Town & County
Park City seeks public comment on EPA cleanup-grant bid for Bonanza Park 5-acre site

The Bonanza Park area. Photo: Park City Municipal
PARK CITY, Utah — Park City Municipal Corp. is seeking public input on its application for a U.S. Environmental Protection Agency Brownfields Cleanup Grant aimed at funding remediation work at the 5-acre Bonanza Park site, 1665 Bonanza Drive.
A public meeting to solicit comments will be held Monday, Jan. 12, at 5:30 p.m. in City Council Chambers and will also be available via video conference. The city said the draft application will be available for public review beginning Jan. 19 at City Hall and online. Written comments may also be submitted by email to ryan.blair@parkcity.govthrough Jan. 25.
The EPA Brownfields Cleanup Grant program provides federal funding to help communities clean up contaminated or potentially contaminated properties so they can be safely reused. Park City is seeking $2 million, which city staff say would cover remediation work, including excavation, export, oversight, and confirmation activities, with no local match required.
EPA Brownfields Cleanup Grants are awarded to eligible public entities or nonprofits that own or control a site, not to private developers, city spokesperson Clayton Scrivner said. Park City Municipal is the property owner for the Bonanza Park parcel, which is why the city is the applicant, he said, adding there is no co-application with Brinshore.

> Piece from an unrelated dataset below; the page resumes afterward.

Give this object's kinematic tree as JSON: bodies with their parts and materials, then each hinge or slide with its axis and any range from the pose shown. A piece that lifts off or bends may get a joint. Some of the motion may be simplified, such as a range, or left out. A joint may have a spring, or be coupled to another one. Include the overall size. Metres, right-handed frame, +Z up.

Ryan Blair, Park City’s property and environmental service manager, said a Phase II environmental assessment conducted in January 2024 found approximately 28,000 cubic yards of contaminated soil on the property. Blair said soil sampling showed metal contamination, while groundwater is impacted by volatile organic compounds (VOCs). He said VOC concentrations were above residential VISL levels but below remaining regulatory screening levels.
Blair said the city previously applied for the grant last fiscal year and updated the current application based on EPA feedback and revised guidelines. He described the cleanup grant program as highly competitive, noting that last year’s application fell just short of a top score and did not receive funding.
Proposed cleanup approach
Park City’s proposed approach is based on the recommended alternative in the site’s Analysis of Brownfields Cleanup Alternatives (ABCA) report: partial excavation and removal of impacted soil, Blair said. Under that approach, the city would target removal of the most contaminated material — an estimated 12,000 to 21,000 cubic yards — while background-level soil would remain and be capped in accordance with the city’s soil ordinance.

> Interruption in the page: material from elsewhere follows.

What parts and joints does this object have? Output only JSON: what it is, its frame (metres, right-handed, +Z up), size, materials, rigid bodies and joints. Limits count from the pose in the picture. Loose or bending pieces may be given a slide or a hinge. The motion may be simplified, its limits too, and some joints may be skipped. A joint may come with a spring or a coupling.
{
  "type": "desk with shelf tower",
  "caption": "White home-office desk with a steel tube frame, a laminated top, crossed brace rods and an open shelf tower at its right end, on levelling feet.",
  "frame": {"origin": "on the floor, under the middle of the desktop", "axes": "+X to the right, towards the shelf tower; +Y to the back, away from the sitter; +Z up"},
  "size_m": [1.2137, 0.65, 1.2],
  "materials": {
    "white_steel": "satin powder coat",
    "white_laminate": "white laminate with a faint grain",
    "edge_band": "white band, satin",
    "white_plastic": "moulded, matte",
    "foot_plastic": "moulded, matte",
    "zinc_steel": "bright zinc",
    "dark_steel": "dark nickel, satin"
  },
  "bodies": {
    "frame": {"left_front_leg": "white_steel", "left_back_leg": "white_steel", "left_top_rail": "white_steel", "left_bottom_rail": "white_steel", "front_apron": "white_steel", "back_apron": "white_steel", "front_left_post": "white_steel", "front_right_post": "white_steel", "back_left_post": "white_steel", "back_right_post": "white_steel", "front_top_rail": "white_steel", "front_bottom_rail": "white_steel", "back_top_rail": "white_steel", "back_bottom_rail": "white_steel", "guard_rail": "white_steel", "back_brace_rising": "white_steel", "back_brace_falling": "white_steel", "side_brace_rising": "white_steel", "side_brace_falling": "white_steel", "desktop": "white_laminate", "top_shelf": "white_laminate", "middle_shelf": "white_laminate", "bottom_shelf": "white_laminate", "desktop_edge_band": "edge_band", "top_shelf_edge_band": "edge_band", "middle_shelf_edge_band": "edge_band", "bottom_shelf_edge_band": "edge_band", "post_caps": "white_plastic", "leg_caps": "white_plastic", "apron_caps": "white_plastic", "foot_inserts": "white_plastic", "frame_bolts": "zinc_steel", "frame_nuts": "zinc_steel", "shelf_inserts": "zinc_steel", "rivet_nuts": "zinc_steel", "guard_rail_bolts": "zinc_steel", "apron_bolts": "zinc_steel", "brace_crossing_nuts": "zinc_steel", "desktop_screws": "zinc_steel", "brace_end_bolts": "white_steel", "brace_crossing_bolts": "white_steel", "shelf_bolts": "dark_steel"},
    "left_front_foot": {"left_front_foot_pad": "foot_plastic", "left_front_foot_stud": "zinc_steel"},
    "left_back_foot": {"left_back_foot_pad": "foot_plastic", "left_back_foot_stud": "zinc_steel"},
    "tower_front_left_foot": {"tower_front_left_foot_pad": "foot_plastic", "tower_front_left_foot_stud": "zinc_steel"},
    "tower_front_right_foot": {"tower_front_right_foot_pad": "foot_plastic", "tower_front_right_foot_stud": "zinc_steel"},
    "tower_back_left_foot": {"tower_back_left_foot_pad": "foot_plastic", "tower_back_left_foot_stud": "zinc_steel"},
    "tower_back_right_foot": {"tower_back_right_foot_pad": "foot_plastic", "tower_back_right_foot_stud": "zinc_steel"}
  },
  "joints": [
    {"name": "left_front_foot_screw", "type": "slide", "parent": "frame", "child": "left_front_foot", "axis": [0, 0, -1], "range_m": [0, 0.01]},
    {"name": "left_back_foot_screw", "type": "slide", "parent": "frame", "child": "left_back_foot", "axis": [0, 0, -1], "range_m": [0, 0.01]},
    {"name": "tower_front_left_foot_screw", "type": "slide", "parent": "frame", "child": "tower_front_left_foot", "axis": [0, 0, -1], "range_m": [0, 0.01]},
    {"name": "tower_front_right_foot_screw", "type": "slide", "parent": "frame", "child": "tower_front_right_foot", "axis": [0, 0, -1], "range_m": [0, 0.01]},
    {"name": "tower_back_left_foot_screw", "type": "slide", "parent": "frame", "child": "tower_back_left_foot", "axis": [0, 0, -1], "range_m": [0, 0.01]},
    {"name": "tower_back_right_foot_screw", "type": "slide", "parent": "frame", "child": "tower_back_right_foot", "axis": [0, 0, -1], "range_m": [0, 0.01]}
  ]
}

Current conditions and timeline
Blair said the site is currently capped under Park City’s Soil Cover Ordinance. If the grant is awarded, he said cleanup would occur concurrently with redevelopment, with work likely beginning in 2027 and wrapping up by 2029, though award timelines have been less predictable due to federal-level disruptions.

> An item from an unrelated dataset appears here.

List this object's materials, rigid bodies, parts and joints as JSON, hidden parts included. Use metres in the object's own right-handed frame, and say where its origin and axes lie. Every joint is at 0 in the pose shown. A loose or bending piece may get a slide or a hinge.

The grant effort is part of the broader work to prepare the Bonanza Park parcel for redevelopment. In 2025, Park City selected Brinshore Development to lead redevelopment planning for the site.
How to participate
- Attend or watch: Public meeting Monday, Jan. 12 at 5:30 p.m., City Council Chambers (with a video conference option).
- Review documents: Draft grant application available starting Jan. 19 at City Hall and online.